* Begin *

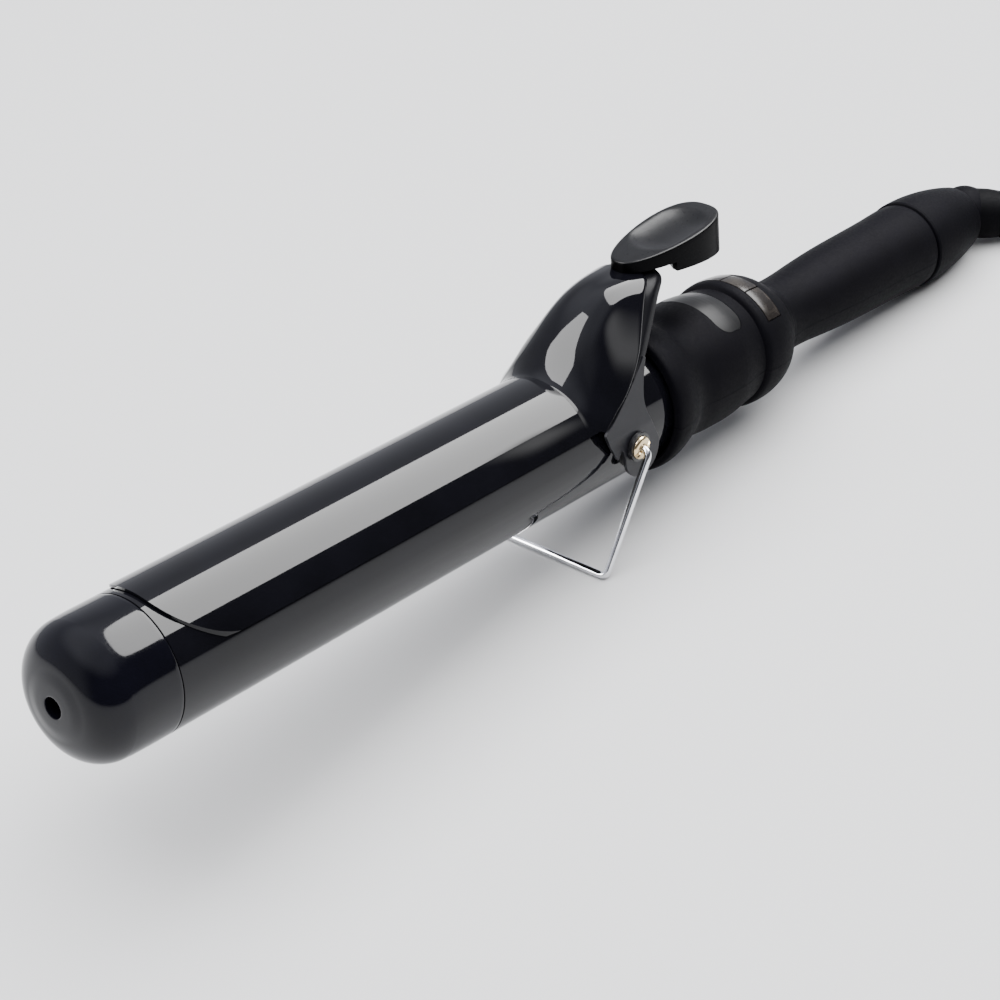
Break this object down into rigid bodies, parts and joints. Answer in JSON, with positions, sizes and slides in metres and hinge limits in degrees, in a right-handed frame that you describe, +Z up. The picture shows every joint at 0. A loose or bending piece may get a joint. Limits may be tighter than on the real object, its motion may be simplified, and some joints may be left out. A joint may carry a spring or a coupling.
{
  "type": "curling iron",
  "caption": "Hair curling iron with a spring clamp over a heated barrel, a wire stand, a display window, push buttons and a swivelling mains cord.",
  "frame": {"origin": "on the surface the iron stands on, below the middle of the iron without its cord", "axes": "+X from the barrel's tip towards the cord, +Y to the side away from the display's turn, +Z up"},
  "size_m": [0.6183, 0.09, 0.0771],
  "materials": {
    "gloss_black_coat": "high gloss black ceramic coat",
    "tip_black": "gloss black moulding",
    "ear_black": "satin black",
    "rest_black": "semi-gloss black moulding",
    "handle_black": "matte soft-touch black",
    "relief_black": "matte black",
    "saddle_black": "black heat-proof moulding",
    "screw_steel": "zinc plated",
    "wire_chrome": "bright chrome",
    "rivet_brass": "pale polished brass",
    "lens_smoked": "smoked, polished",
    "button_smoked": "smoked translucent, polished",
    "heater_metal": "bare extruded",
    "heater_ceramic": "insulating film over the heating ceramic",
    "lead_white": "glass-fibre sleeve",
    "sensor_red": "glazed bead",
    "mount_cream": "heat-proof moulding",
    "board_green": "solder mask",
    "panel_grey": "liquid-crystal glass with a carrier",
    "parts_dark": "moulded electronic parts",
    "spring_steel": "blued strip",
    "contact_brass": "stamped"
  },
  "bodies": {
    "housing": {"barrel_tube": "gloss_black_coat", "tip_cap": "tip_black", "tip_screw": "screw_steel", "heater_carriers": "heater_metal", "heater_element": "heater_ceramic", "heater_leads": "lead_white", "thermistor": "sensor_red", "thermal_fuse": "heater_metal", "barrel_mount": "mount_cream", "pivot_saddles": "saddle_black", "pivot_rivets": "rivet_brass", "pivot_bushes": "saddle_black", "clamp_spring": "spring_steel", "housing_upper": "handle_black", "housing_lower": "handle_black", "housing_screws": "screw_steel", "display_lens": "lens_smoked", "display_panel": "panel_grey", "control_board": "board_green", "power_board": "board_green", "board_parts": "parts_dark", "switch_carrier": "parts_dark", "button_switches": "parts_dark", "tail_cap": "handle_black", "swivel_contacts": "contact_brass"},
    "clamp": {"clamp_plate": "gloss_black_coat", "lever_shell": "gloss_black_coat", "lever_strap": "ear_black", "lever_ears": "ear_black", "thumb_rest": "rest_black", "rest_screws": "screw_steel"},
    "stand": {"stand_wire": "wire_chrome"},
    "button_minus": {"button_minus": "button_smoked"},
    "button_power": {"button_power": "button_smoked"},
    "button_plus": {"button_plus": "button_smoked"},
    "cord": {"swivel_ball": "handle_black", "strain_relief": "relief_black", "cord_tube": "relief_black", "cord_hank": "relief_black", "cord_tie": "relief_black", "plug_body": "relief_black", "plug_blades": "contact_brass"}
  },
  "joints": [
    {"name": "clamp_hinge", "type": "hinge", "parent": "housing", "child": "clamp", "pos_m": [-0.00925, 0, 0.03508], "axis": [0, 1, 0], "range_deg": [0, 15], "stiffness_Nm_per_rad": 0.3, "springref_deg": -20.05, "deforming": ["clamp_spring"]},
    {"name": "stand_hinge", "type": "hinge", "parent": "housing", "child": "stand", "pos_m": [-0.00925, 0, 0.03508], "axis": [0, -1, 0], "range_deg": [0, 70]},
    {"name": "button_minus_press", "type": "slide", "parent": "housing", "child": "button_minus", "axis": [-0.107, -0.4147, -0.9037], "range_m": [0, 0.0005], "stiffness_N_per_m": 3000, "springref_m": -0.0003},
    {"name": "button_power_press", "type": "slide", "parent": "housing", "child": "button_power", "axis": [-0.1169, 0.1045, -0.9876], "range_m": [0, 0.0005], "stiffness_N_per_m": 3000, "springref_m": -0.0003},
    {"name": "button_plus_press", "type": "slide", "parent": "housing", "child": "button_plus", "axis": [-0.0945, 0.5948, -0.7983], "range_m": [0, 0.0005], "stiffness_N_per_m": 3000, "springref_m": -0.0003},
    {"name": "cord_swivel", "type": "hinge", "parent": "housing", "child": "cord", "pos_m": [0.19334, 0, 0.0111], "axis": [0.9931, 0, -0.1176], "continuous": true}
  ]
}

* End *
* Begin *

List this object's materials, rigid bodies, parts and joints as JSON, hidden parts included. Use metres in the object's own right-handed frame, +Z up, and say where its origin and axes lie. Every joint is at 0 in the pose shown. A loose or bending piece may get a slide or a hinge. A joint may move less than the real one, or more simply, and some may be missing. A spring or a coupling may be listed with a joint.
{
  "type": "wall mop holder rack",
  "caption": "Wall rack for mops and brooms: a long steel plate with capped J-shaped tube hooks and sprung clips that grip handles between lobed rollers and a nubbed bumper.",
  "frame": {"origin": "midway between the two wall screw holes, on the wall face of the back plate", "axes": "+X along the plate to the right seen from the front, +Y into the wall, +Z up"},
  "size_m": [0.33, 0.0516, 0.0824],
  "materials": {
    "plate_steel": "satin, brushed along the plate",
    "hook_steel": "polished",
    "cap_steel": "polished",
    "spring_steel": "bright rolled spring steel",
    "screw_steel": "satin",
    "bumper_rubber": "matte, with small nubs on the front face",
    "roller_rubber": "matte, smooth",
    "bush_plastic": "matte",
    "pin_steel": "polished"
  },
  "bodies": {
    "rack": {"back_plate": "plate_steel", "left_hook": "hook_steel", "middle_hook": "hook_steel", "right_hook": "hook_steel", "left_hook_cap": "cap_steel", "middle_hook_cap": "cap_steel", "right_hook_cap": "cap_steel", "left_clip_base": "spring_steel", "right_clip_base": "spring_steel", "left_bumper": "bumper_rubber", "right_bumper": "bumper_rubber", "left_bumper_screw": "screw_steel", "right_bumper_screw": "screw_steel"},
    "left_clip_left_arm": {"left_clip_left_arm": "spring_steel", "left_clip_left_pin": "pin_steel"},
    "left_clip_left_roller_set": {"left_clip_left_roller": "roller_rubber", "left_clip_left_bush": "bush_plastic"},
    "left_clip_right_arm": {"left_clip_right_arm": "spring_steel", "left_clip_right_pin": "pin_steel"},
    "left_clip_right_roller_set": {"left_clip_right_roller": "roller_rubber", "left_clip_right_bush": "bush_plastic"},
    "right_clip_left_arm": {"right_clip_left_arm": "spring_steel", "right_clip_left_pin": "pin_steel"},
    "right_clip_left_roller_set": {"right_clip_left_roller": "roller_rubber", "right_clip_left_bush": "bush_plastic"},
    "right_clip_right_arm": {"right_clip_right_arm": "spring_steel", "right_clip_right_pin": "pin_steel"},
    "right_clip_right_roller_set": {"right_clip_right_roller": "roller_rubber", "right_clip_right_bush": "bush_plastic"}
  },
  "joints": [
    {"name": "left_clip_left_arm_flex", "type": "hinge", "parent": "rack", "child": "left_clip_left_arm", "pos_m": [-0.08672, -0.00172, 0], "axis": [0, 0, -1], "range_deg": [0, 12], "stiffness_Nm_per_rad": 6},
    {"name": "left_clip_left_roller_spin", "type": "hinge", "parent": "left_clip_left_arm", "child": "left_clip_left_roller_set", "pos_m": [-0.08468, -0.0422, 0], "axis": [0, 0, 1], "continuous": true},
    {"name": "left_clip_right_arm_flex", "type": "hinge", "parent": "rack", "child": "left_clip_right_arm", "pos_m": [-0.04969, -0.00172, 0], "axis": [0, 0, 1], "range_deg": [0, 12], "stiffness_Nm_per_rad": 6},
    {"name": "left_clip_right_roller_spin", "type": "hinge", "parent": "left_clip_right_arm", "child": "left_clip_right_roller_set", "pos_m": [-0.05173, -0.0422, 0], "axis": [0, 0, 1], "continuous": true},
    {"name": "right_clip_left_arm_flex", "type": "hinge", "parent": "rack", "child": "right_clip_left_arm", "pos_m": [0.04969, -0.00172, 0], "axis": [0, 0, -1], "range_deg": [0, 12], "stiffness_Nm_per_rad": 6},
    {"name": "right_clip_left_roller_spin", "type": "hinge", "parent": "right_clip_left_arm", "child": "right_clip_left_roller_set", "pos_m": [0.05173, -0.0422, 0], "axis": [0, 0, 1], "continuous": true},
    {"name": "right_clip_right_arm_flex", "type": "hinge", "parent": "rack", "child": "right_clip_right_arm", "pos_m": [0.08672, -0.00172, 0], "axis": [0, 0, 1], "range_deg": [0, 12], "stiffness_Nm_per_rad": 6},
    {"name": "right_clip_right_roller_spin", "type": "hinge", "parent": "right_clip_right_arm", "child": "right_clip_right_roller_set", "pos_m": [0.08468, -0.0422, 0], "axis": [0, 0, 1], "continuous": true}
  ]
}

* End *
* Begin *

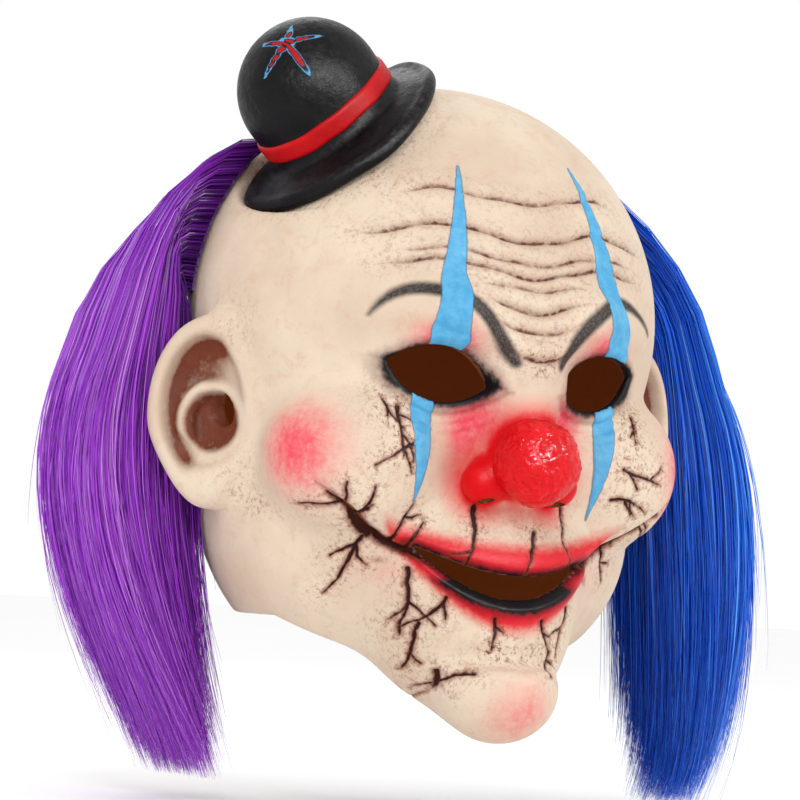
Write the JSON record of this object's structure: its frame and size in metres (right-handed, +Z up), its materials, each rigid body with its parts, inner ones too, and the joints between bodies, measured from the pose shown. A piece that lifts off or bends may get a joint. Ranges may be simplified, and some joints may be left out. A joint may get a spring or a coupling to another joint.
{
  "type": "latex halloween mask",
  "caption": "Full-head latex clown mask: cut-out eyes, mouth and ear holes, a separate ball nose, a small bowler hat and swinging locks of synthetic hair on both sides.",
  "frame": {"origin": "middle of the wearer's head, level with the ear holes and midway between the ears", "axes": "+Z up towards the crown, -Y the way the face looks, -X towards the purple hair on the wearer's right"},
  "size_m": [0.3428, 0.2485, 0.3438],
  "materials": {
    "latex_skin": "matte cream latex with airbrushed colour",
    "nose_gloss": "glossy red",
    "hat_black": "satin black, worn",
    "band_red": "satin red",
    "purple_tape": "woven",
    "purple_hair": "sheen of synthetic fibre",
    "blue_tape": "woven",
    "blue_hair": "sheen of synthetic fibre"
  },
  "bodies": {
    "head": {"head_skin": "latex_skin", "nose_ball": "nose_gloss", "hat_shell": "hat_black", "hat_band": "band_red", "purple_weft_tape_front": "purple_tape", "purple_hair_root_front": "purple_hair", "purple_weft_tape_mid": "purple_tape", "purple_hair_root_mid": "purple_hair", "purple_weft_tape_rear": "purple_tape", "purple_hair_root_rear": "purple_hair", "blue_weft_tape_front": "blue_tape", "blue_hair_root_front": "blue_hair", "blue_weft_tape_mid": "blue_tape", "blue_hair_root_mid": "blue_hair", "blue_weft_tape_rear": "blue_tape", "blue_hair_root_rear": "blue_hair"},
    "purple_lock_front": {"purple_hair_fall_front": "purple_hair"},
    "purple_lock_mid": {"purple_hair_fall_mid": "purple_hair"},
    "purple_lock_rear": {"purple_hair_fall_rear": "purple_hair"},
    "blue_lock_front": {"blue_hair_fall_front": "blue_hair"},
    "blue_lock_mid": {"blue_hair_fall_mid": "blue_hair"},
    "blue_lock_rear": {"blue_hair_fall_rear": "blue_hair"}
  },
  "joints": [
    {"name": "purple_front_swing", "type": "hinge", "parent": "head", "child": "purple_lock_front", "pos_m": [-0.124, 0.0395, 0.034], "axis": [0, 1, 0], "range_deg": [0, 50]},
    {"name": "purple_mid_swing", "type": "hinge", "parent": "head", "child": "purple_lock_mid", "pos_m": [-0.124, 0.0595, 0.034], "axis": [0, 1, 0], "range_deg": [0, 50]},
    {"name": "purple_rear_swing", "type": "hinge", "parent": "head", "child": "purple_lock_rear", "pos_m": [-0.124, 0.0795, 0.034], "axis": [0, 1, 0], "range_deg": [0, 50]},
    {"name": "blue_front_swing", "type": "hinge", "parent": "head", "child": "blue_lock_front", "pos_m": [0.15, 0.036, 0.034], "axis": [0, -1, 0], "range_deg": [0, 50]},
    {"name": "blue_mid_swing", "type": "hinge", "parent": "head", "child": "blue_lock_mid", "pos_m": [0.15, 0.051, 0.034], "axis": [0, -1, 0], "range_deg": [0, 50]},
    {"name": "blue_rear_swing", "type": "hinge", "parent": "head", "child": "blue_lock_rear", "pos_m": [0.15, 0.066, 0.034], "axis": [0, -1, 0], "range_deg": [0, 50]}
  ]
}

* End *

» **Exercise directions**
Scan the listing above and copy all lines containing the word "JSON".

» **Task output**
Break this object down into rigid bodies, parts and joints. Answer in JSON, with positions, sizes and slides in metres and hinge limits in degrees, in a right-handed frame that you describe, +Z up. The picture shows every joint at 0. A loose or bending piece may get a joint. Limits may be tighter than on the real object, its motion may be simplified, and some joints may be left out. A joint may carry a spring or a coupling.
List this object's materials, rigid bodies, parts and joints as JSON, hidden parts included. Use metres in the object's own right-handed frame, +Z up, and say where its origin and axes lie. Every joint is at 0 in the pose shown. A loose or bending piece may get a slide or a hinge. A joint may move less than the real one, or more simply, and some may be missing. A spring or a coupling may be listed with a joint.
Write the JSON record of this object's structure: its frame and size in metres (right-handed, +Z up), its materials, each rigid body with its parts, inner ones too, and the joints between bodies, measured from the pose shown. A piece that lifts off or bends may get a joint. Ranges may be simplified, and some joints may be left out. A joint may get a spring or a coupling to another joint.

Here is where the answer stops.